Moreover, to deter borrowers from accumulating excessive debt, California law extends its restrictions to prevent individuals from simultaneously obtaining multiple payday loans from different lenders. This measure aims to safeguard consumers from overextending their financial obligations and facing insurmountable debt.

Understanding and complying with these regulations is crucial for borrowers seeking financial assistance through payday loans in California. Additionally, specific details include:

Maximum loan amount: $300
Fee limit: 15% of the loan amount (capped at $45)
Loan term: 31 days
Mandatory cooling-off period: Seven days post-repayment before being eligible to apply for a new loan.

These regulations collectively ensure responsible borrowing and protect borrowers from potential financial hardships arising from excessive payday loan indebtedness.”

What are the alternatives to payday loans in California?

“In California, several alternatives offer more sustainable options than payday loans:

• Personal installment loans: Banks or credit unions often provide these with lower interest rates and longer repayment periods compared to payday loans.
• Credit union payday alternative loans (PALs): Short-term loans offered by credit unions with more favorable terms and lower interest rates than traditional payday loans.
• Negotiating with creditors: Discuss payment plans or extensions for temporary financial relief with creditors.
• Borrowing from family or friends: Seeking financial support from trusted individuals offering loans with flexible terms and no exorbitant interest rates.
• Employer-based emergency loans: Some employers offer paycheck advances or emergency loans to employees facing financial challenges.
• Government assistance programs: California offers a variety of programs designed to help low-income individuals and families meet basic needs and overcome financial challenges.
• Credit counseling services: Seeking guidance from nonprofit credit counseling agencies for debt management, budgeting, and financial education.

Other strategies to help you overcome financial challenges without resorting to payday loans include negotiating with creditors to avoid late fees and collections and selling unused items or assets.”

More of your frequently asked questions about payday loans

What happens if I am not approved for a payday loan?

If a payday loan application is declined, it might signal that your financial status doesn't fit the lender's requirements or they couldn't verify your particulars.
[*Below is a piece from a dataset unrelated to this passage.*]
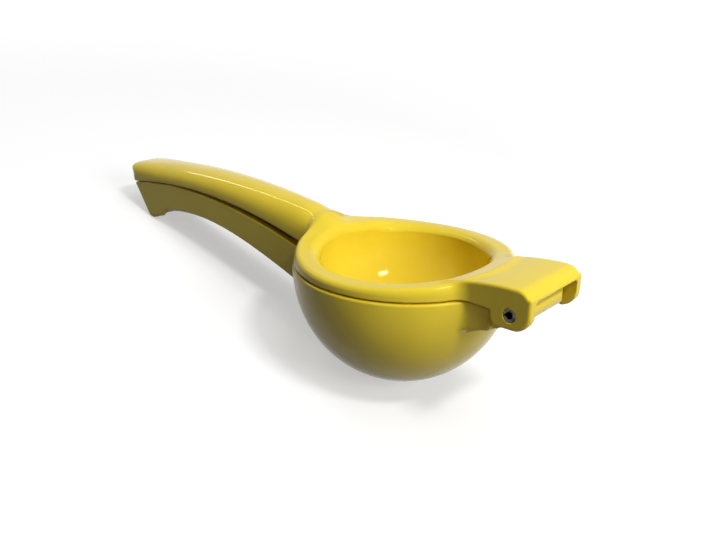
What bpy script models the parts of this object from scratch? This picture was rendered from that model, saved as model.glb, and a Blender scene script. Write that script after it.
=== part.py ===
"""Hand-held citrus press: two enamelled castings hinged on a slotted spring pin.

The lower casting is the strainer cup with its handle and hinge lug. The upper casting is the
press arm: a dish-shaped plunger with its flange, handle, hinge plate and two hinge ears.

Lengths are in metres. The castings are drawn in the rim frame: the origin is on the cup's axis,
in the middle of the gap between the cup's rim and the flange. +X points to the hinge and +Z
points out of the cup. The whole part is then tilted so that it lies on a table, on the bottom of
the cup and the flat pad of the handle's heel.
"""

import math

import bmesh
import bpy
from mathutils import Vector

# Cup
CUP_RADIUS = 0.0382
CUP_DEPTH = 0.0408
CUP_FULLNESS = 2.04
CUP_WALL = 0.0036
CUP_LAND = 0.0005
CUP_INNER_LAND = 0.0008
DRAIN_HOLE_DIAMETER = 0.0040
DRAIN_RING_PITCH = 0.0072
DRAIN_RING_COUNT = 2
DRAIN_RING_SPACES = 6

# Plunger and flange
RIM_GAP = 0.0005
JUICE_GAP = 0.0025
PEEL_GAP = 0.0095
PLUNGER_WALL = 0.0036
DISH_LIP_ROUND = 0.0040
FLANGE_INSET = 0.0008
FLANGE_THICKNESS = 0.00335
FLANGE_EDGE_HEIGHT = 0.0014
FLANGE_EDGE_ROUND = 0.0004
HINGE_RISE = 0.0034
NECK_RISE = 0.0040
NECK_CREST = 0.0028
NECK_CREST_HALF_WIDTH = 0.0140

# Handles; a reach is a distance beyond the cup's outside
HANDLE_REACH = 0.1110
HANDLE_HALF_WIDTH_END = 0.0105
HANDLE_HALF_WIDTH_NECK = 0.0094
HANDLE_WALL = 0.0030
CHANNEL_MARGIN = 0.0095
PARTING_APEX_REACH = 0.0668
PARTING_APEX_Z = 0.0079
PARTING_BEND_RADIUS = 0.240

# Upper handle
UPPER_CORNER_ROUND = 0.0050
UPPER_END_ROUND = 0.0020
UPPER_EDGE_ROUND = 0.0008
CROWN_APEX_REACH = 0.0598
CROWN_APEX_Z = 0.0155
CROWN_BEND_RADIUS = 0.420
CROWN_FULLNESS = 2.3
NECK_DROP_REACH = 0.0078
NECK_DROP_BEND_RADIUS = 0.0370
NECK_FILLET_RADIUS = 0.0090

# Lower handle
HANDLE_GAP_END = 0.0005
HANDLE_GAP_SLOPE = 0.033
HANDLE_GAP_REACH = 0.0798
UNDERSIDE_APEX_REACH = 0.0658
UNDERSIDE_APEX_Z = -0.0030
UNDERSIDE_SLOPE = 0.42
UNDERSIDE_BEND = 0.042
LOWER_END_INSET = 0.0037
LOWER_EDGE_ROUND = 0.0024
HEEL_DROP = 0.0051
HEEL_PAD_INSET = 0.0112
HEEL_PAD_LENGTH = 0.0026
HEEL_TOE_LENGTH = 0.0071
HEEL_TOE_RISE = 0.00115
HEEL_STEP_LENGTH = 0.0047
LOWER_ROOT_DEPTH = 0.0040

# Hinge
PIN_REACH = 0.0125
PIN_Z = -0.0004
PIN_DIAMETER = 0.0040
PIN_BORE = 0.0022
PIN_SLIT = 0.0008
PIN_SINK = 0.0011
PIN_CHAMFER = 0.0003
PIN_CLEARANCE = 0.0003
HINGE_HALF_WIDTH = 0.0155
EAR_THICKNESS = 0.0030
EAR_CLEARANCE = 0.0004
EAR_INNER_RADIUS = 0.0066
EAR_BOTTOM_DROP = 0.0046
EAR_TIP_REACH = 0.0069
EAR_TIP_ROUND = 0.0058
PLATE_TOP_RISE = 0.0086
PLATE_THICKNESS = 0.0033
PLATE_END_ROUND = 0.0050
PLATE_BEND_RADIUS = 0.108
BARREL_RADIUS = 0.0041
LUG_CLEARANCE = 0.0004
LUG_SHOULDER_DROP = 0.0075
LUG_UNDERSIDE_SLOPE = 0.20
TONGUE_CORNER_ROUND = 0.0040

# Fineness of the curved faces
TURN_STEPS = 56
ARC_STEPS = 12
ROUND_STEPS = 4
HANDLE_STEP = 0.0070
DRAIN_STEPS = 10
SHARP_ANGLE = 35.0

# Finishes
ENAMEL_COLOUR = (0.84, 0.61, 0.035, 1.0)
ENAMEL_ROUGHNESS = 0.22
STEEL_COLOUR = (0.60, 0.59, 0.57, 1.0)
STEEL_ROUGHNESS = 0.28

# How far a helper solid runs past a face that it cuts or joins, and stays under one that it meets
OVERLAP = 0.0010
BURIED = 0.0002

# Heights and radii that follow from the sizes above
CUP_TOP = -RIM_GAP / 2.0
CUP_BOTTOM = CUP_TOP - CUP_LAND - CUP_DEPTH
CUP_INNER_RADIUS = CUP_RADIUS - CUP_WALL
CUP_INNER_BOTTOM = CUP_BOTTOM + CUP_WALL
FLANGE_UNDER = RIM_GAP / 2.0
FLANGE_TOP = FLANGE_UNDER + FLANGE_THICKNESS
FLANGE_RADIUS = CUP_RADIUS - FLANGE_INSET
PLUNGER_RADIUS = CUP_INNER_RADIUS - JUICE_GAP
PLUNGER_BOTTOM = CUP_INNER_BOTTOM + PEEL_GAP
DISH_RADIUS = PLUNGER_RADIUS - PLUNGER_WALL
DISH_BOTTOM = PLUNGER_BOTTOM + PLUNGER_WALL
LIP_RADIUS = DISH_RADIUS + DISH_LIP_ROUND

# Places along the handles
UPPER_END_X = -CUP_RADIUS - HANDLE_REACH
CHANNEL_END_X = -CUP_RADIUS - CHANNEL_MARGIN
PARTING_APEX_X = -CUP_RADIUS - PARTING_APEX_REACH
CROWN_APEX_X = -CUP_RADIUS - CROWN_APEX_REACH
NECK_DROP_X = -CUP_RADIUS - NECK_DROP_REACH
HANDLE_GAP_X = -CUP_RADIUS - HANDLE_GAP_REACH
UNDERSIDE_APEX_X = -CUP_RADIUS - UNDERSIDE_APEX_REACH
LOWER_END_X = UPPER_END_X + LOWER_END_INSET
HEEL_PAD_X = LOWER_END_X + HEEL_PAD_INSET
HEEL_TOE_X = HEEL_PAD_X + HEEL_TOE_LENGTH
HEEL_BACK_X = HEEL_TOE_X + HEEL_STEP_LENGTH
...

It's crucial to pivot to alternatives like arranging payment plans with creditors, seeking insights from credit counseling services, or considering loans from trustworthy sources. Furthermore, concentrating on elevating your credit score or generating extra income could potentially improve your chances for future loan approvals.

What if I can't repay my payday loan?

In a scenario where repayment of a payday loan becomes challenging, prompt communication with the lender is key. Ignoring the issue may result in escalated fees, collection attempts, or legal repercussions. Contact the lender to discuss potential options such as an extended repayment plan. Seeking advice from debt relief or counseling services can offer valuable strategies. It's essential to avoid acquiring a new loan to settle the existing one, as this might compound the debt cycle. Take proactive steps to address the situation and mitigate further financial stress.
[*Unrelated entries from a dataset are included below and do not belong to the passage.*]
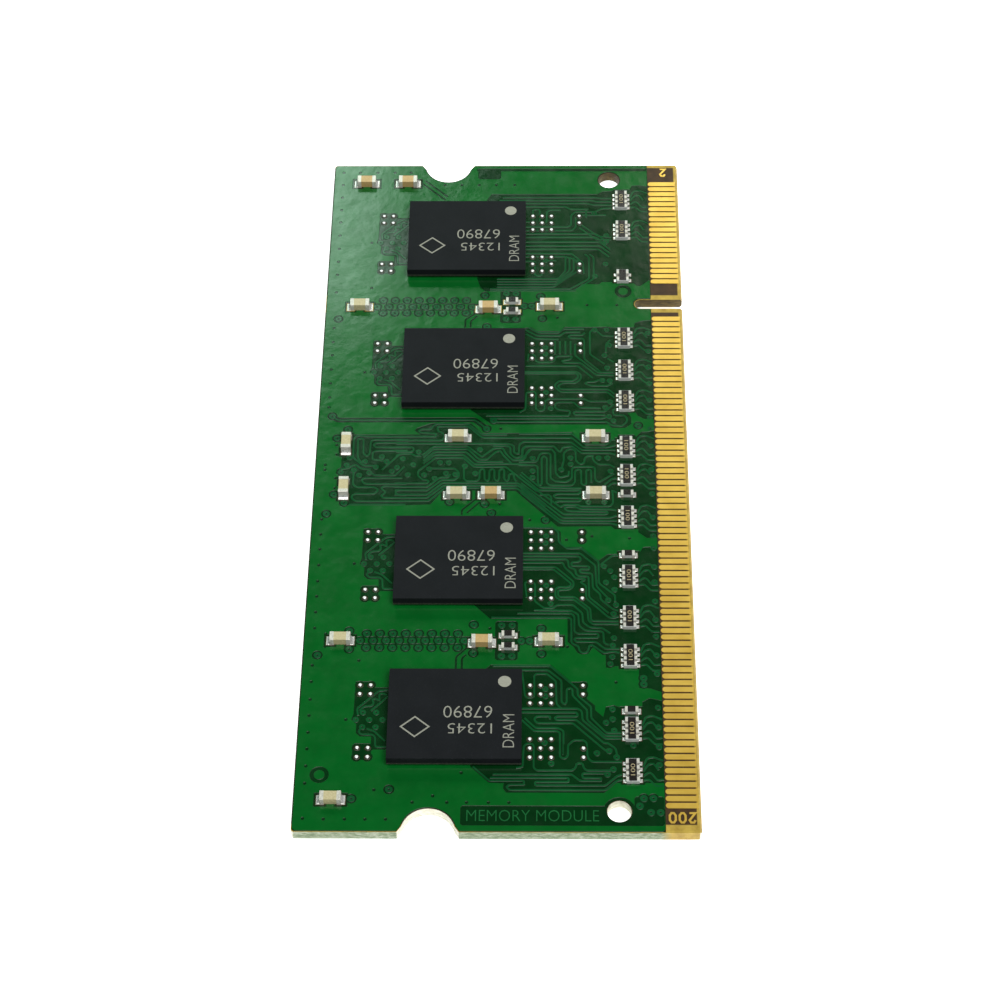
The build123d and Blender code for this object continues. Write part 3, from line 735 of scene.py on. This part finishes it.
# Tracks down the middle of the board, past the four middle capacitors.
centre_middle_routes = [comb_route()] + as_routes(
    (-3.42, 23.5, -3.38, 20.75, -2.05, 19.45, -2.1, 13.75, -4.4, 11.5),
    (-3.08, 23.5, -3.08, 20.9, -1.83, 19.6, -1.83, 13.67, -4, 11.5),
    (-2.75, 23.5, -2.75, 20.9, -1.54, 19.67, -1.58, 13.67, -3.7, 11.5),
    (-2.3, 23.5, -2.33, 20.9, -1.25, 19.75, -1.25, 18.75, -0.96, 18.4, -0.5, 18.4, -0.1, 18.75,
     -0.08, 20.67),
    (-1.96, 23.5, -1.96, 20.9, -1, 19.9, -1, 19.25, -0.7, 19.1),
    (-1.6, 23.5, -1.6, 20.9, -1.4, 20.8, -1.25, 21, -1.25, 21.3, -0.9, 21.67, -0.4, 21.7, 1, 20.3, 1, 18.1,
     0.08, 17.25, 0.08, 14.67, -2.4, 12.2),
    (0.4, 21.3, 1.3, 20.4, 1.3, 18.1, 0.33, 17.2, 0.4, 14.5, 0.3, 13),
    (0.67, 21.3, 1.6, 20.4, 1.6, 17.9, 0.6, 17, 0.6, 14.9),
    (1, 21.3, 1.9, 20.5, 1.9, 17.75, 0.83, 16.83, 0.83, 16.17, 1.67, 15.4, 1.7, 15.1, 1.17, 14.83,
     0.5, 14.25),
    (1.25, 21.4, 2.17, 20.5, 2.17, 17.75, 1.08, 16.6, 2, 15.6, 2, 14.9, 1.4, 14.67, 0.75, 14.1, 0.8, 13.5,
     1.25, 13.1, 1.8, 12.67),
    (2.25, 15.7, 2.25, 14.67, 2.1, 14.3, 1.4, 14.3, 1.04, 14, 1, 13.67, 1.3, 13.3, 1.9, 13.3, 2.25, 13),
    (2.46, 23.5, 2.46, 14.5, 2.2, 14, 1.5, 14, 1.4, 13.6, 2.3, 13.6, 2.67, 13.3, 2.67, 11.5),
    (2.8, 23.5, 2.8, 19.9, 3, 19.67, 3.4, 19.67, 3.6, 19.9, 3.75, 20.2, 4.25, 20.25, 4.25, 17.75, 3.08, 16.6,
     3.04, 11.5),
    (3.2, 23.5, 3.2, 20.4, 3.35, 20.3, 3.5, 20.4, 3.6, 21.6, 3.8, 21.8, 3.96, 21.5, 3.96, 20.75, 4.3, 20.6,
     4.55, 20.3, 4.5, 17.75, 3.4, 16.6, 3.4, 14.6),
    (1.6, 23.5, 1.6, 22.3, 1.75, 22.1, 1.95, 22.1, 2.1, 22.3, 2.1, 23.5),
    (1.2, 23.5, 1.4, 23.2, 1.4, 22.25, 1.2, 22, 1.2, 21.5),
)

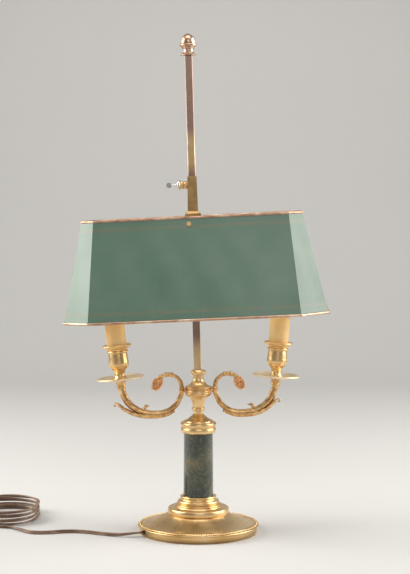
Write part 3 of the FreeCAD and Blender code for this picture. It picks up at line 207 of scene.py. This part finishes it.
def marbleMaterial():
    material, tree, shader = newMaterial("marble")
    clouds = objectNoise(tree, 22, detail=7.0, roughness=0.55, distortion=1.0)
    ground = colourRamp(tree, clouds, [
        (0.30, (0.008, 0.014, 0.008)), (0.47, (0.026, 0.038, 0.022)),
        (0.57, (0.070, 0.072, 0.036)), (0.66, (0.23, 0.14, 0.050)), (0.78, (0.36, 0.30, 0.17))])
    veins = objectNoise(tree, 40, detail=9.0, roughness=0.65, distortion=2.6, stretch=(1, 1, 0.6))
    band = tree.nodes.new("ShaderNodeMath")
    band.operation = "SUBTRACT"
    band.inputs[1].default_value = 0.5
    tree.links.new(veins, band.inputs[0])
    thin = tree.nodes.new("ShaderNodeMath")
    thin.operation = "ABSOLUTE"
    tree.links.new(band.outputs[0], thin.inputs[0])
    vein = valueRange(tree, thin.outputs[0], 0.35, 0.0, 0.0, 0.012)
    tree.links.new(mixColour(tree, vein, ground, (0.40, 0.34, 0.20)), shader.inputs["Base Color"])
    tree.links.new(valueRange(tree, clouds, 0.10, 0.18), shader.inputs["Roughness"])
    shader.inputs["Coat Weight"].default_value = 0.5
    shader.inputs["Coat Roughness"].default_value = 0.06
    return material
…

What are the alternatives to payday loans?

Exploring alternatives to payday loans involves avenues such as personal installment loans from credit unions or banks, employer-based paycheck advances, negotiations with creditors for extended payment plans, borrowing from friends or family, or seeking assistance from community organizations. These options generally feature more favorable terms but often require a more detailed verification process.

Do payday loans impact credit scores?

Repaying payday loans on time typically doesn't impact your credit score directly. However, defaults or missed payments may result in negative reports to credit bureaus, potentially lowering your credit score. Moreover, while not directly affecting traditional credit scores, some lenders may consider these loans when assessing your eligibility for future credit.